President Obama, King Abdullah, and the end of Israel

During the G-20 summit in London, Barack Obama took time out for a brief meeting with King Abdullah of Saudi Arabia caught on video by two cameras, and by a still photographer, where the U.S. president bowed deeply in greeting the Saudi monarch. No major American media paid any attention to the startling, unreciprocated bow, gesture of subservience.

In tandem, there was scant attention paid to a disquieting comment by Obama when he spoke effusively about a 2002 Saudi peace initiative for normalization of relations between the Arab world and Israel.  The Saudi initiative, which would end Israel as a Jewish state, is now also the official position of the entire Arab League.

In a brief press statement, the White House said "the President reiterated his appreciation for Saudi Arabia's leadership in promoting the Arab peace initiative."

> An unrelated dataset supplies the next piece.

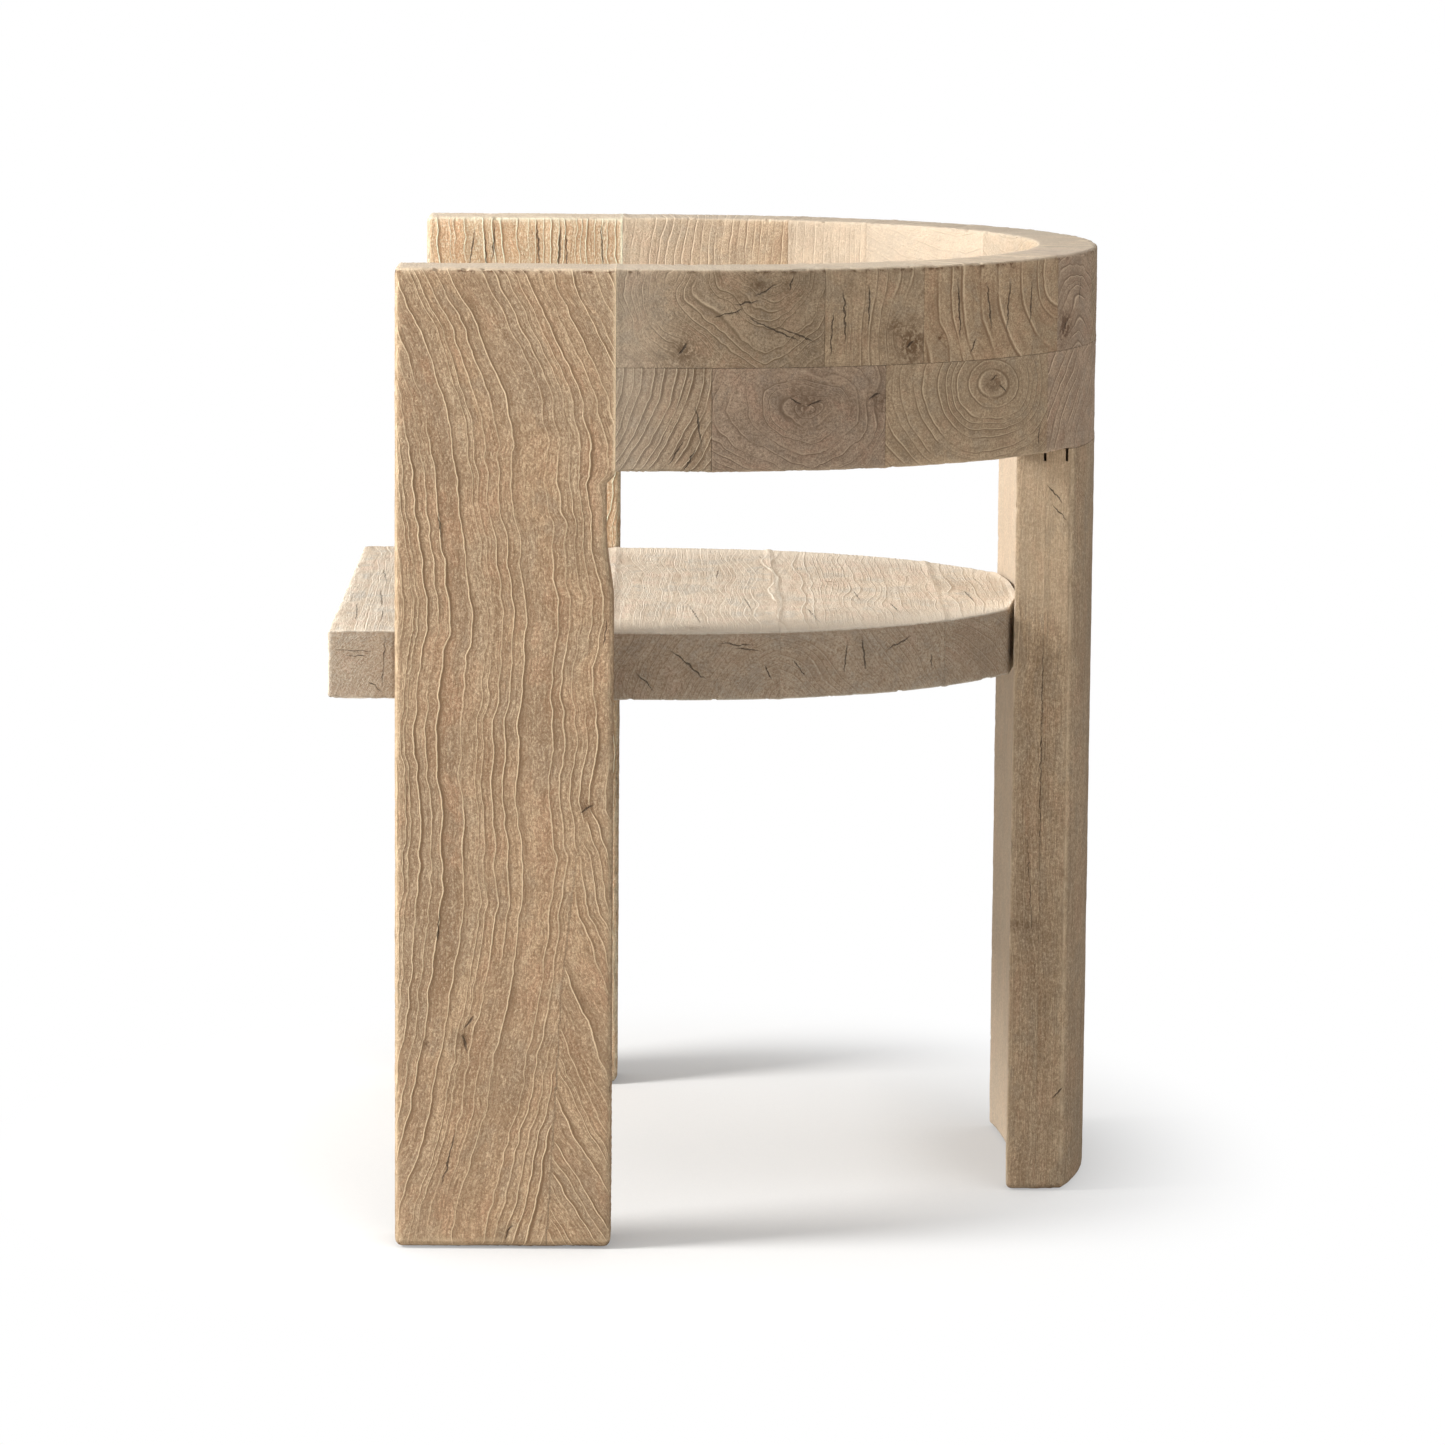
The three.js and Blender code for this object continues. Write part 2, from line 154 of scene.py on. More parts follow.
def seen_directly(tree):
    """1 for rays that end in the camera, also by way of gloss or glass, and else 0."""
    path = wire(tree, "ShaderNodeLightPath")
    gloss = wire(tree, "ShaderNodeMath", {0: path["Is Camera Ray"], 1: path["Is Glossy Ray"]},
                 operation="MAXIMUM")
    return wire(tree, "ShaderNodeMath", {0: gloss[0], 1: path["Is Transmission Ray"]},
                operation="MAXIMUM")[0]


tree = world.node_tree
fill = wire(tree, "ShaderNodeBackground", {"Color": room_color, "Strength": room_strength})
white = wire(tree, "ShaderNodeBackground", {"Color": background, "Strength": 1})
seen = wire(tree, "ShaderNodeMixShader", {0: seen_directly(tree), 1: fill[0], 2: white[0]})
wire(tree, "ShaderNodeOutputWorld", {"Surface": seen[0]})
print("brightness of the surroundings:", room_strength)

# %% Floor
floor_radius = 6.0
floor_gap = 0.5 * MM
fade_from, fade_to = 0.24, 0.54
floor_tone = (0.62, 0.62, 0.62, 1)
floor_bounce = (0.62, 0.60, 0.57, 1)
floor_lift = 0.30

bpy.ops.mesh.primitive_circle_add(vertices=64, radius=floor_radius, fill_type="NGON",
                                  location=(0, 0, -floor_gap))
floor = bpy.context.object
floor.name = "studio_floor"
bpy.ops.object.transform_apply(location=True)

paint = bpy.data.materials.new("white_floor")
paint.use_nodes = True
tree = paint.node_tree
tree.nodes.clear()
place = wire(tree, "ShaderNodeTexCoord")["Object"]
oval = wire(tree, "ShaderNodeMapping", {"Vector": place, "Location": (0.02, 0.06, 0),
                                        "Scale": (0.9, 1, 1)})[0]
away = wire(tree, "ShaderNodeVectorMath", {0: oval}, operation="LENGTH")["Value"]
fade = wire(tree, "ShaderNodeMapRange", {"Value": away, "From Min": fade_from, "From Max": fade_to},
            interpolation_type="SMOOTHSTEP")[0]
# Painted shade: ambient occlusion darkens the floor's colour and its glow to the camera round the
# feet and under the chair.
open_sky = wire(tree, "ShaderNodeAmbientOcclusion", {"Distance": 0.5}, samples=16)["AO"]
painted_contact_shade = wire(tree, "ShaderNodeMapRange", {"Value": open_sky, "From Min": 0.42, "From Max": 0.97,
                                            "To Min": 0.72, "To Max": 1})[0]
grey = wire(tree, "ShaderNodeCombineColor", {0: painted_contact_shade, 1: painted_contact_shade, 2: painted_contact_shade})[0]
paint_tone = wire(tree, "ShaderNodeMix", {0: 1.0, 6: floor_tone, 7: grey},
                  data_type="RGBA", blend_type="MULTIPLY")[2]
lit = wire(tree, "ShaderNodeBsdfDiffuse", {"Color": paint_tone})
lift = wire(tree, "ShaderNodeEmission", {"Color": grey, "Strength": floor_lift})
near = wire(tree, "ShaderNodeAddShader", {0: lit[0], 1: lift[0]})
far = wire(tree, "ShaderNodeEmission", {"Color": background, "Strength": 1})
shown = wire(tree, "ShaderNodeMixShader", {0: fade, 1: near[0], 2: far[0]})
bounce = wire(tree, "ShaderNodeBsdfDiffuse", {"Color": floor_bounce})
mixed = wire(tree, "ShaderNodeMixShader", {0: seen_directly(tree), 1: bounce[0], 2: shown[0]})
wire(tree, "ShaderNodeOutputMaterial", {"Surface": mixed[0]})
floor.data.materials.append(paint)
print("floor radius:", floor_radius, "m")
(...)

Later, President Obama's Middle East Special Envoy, George Mitchell, said the U.S. intends to "incorporate" the initiative into its Middle East policy

That stops short of an explicit endorsement of the Saudi-Arab plan, but it comes uncomfortably close.  Either way, Obama's gushing over the Saudi initiative hardly can be reconciled with his oft-repeated assurances that Israel can count on U.S "unwavering support" of its basic security interests.

The Saudi initiative usually is presented in mainstream media as a pretty good deal -- Arab nations would normalize relations with Israel in exchange for Israeli withdrawal to the 1967 line and a "just" solution to the refugee problem.

But there's far more to the plan, and the devilish details can't be swept away or ignored.

For starters, the plan would grant millions of Palestinian refugees and their descendants a "right of return" to Israel -- a demographic bomb in the megaton range that would end up creating two states -- both Palestinian.  The Saudis pull off this feat by defining a "just" solution to the refugee problem as having to be "in accordance with" UN General Assembly Resolution 194 -- a non-binding 1948 measure that vainly pleaded for an end to Arab aggression against the nascent Jewish state. In the midst of the war, the resolution also  pleaded for return of refugees -- not just for Arabs who were displaced but for all refugees, including a greater number of Jews who were being driven out of Arab lands.

Significantly, all Arab nations voted against Resolution 194 -- after all, they weren't ready in late 1948 to halt their war against Israel.  But in later years, in a revisionist twist, they adopted Resolution 194 as a legal warrant for a "return" of all Palestinian refugees and their descendants.

As if this weren't enough, the Saudi initiative -- with its absolute insistence on Israeli withdrawal to the 1949-1967 armistice line -- would require Israel to pull back from all of Gaza (which it already has done), from the entire West Bank, from all of East Jerusalem, and from the entire Old City of Jerusalem, the site of Judaism's most sacred shrine -- the Western Wall.

Jewish worshippers again would be beholden to an Arab regime for access to the Western Wall, having tasted the bitter experience of not being allowed to pray there during Jordan's 19-year-old occupation of the Old City.  Jordan destroyed numerous synagogues there and used Jewish tombstones from the Mount of Olives to build a road.  It doesn't take much imagination to project a repeat of this tragic episode if Palestinians ruled the entire Old City since, in areas already under their control, they have fired on Rachel's Tomb near Bethlehem, demolished Joseph's Tomb near Nablus and desecrated an ancient synagogue in Jericho.

To comply with the Saudi initiative, Israel would have to uproot more than a half million Jews from the Old City, East Jerusalem, and close-in Jewish settlements that George W. Bush pledged would remain on the Israeli side in any two-state peace deal.

Prior U.S. and Israeli governments offered a cordial but nuanced reception to the Saudi plan over the last seven years.  The diplomatic term usually was that the Arab initiative had some promising elements that could form a "basis" for productive negotiations.  But neither Bush, nor Ariel Sharon or his successor Ehud Olmert, ever embraced it in its totality.  King Abdullah and other Arab rulers, however, insist on full acceptance of their initiative -- take it or leave it.

Now comes Obama in his debut on the world stage and gets ever so close to a full endorsement of this Saudi "gift" to peace. 

One is left to wonder if the President is aware of the full implications of the Saudi-Arab peace initiative, or how he's put Israel behind the eight ball by praising King Abdullah's efforts to put it front and center in future peace negotiations.

Since Obama previously was quoted as saying that "the Israelis would be crazy not to support this initiative," it is past time for him to explain how he reconciles the real Saudi plan with Israel's real security challenges.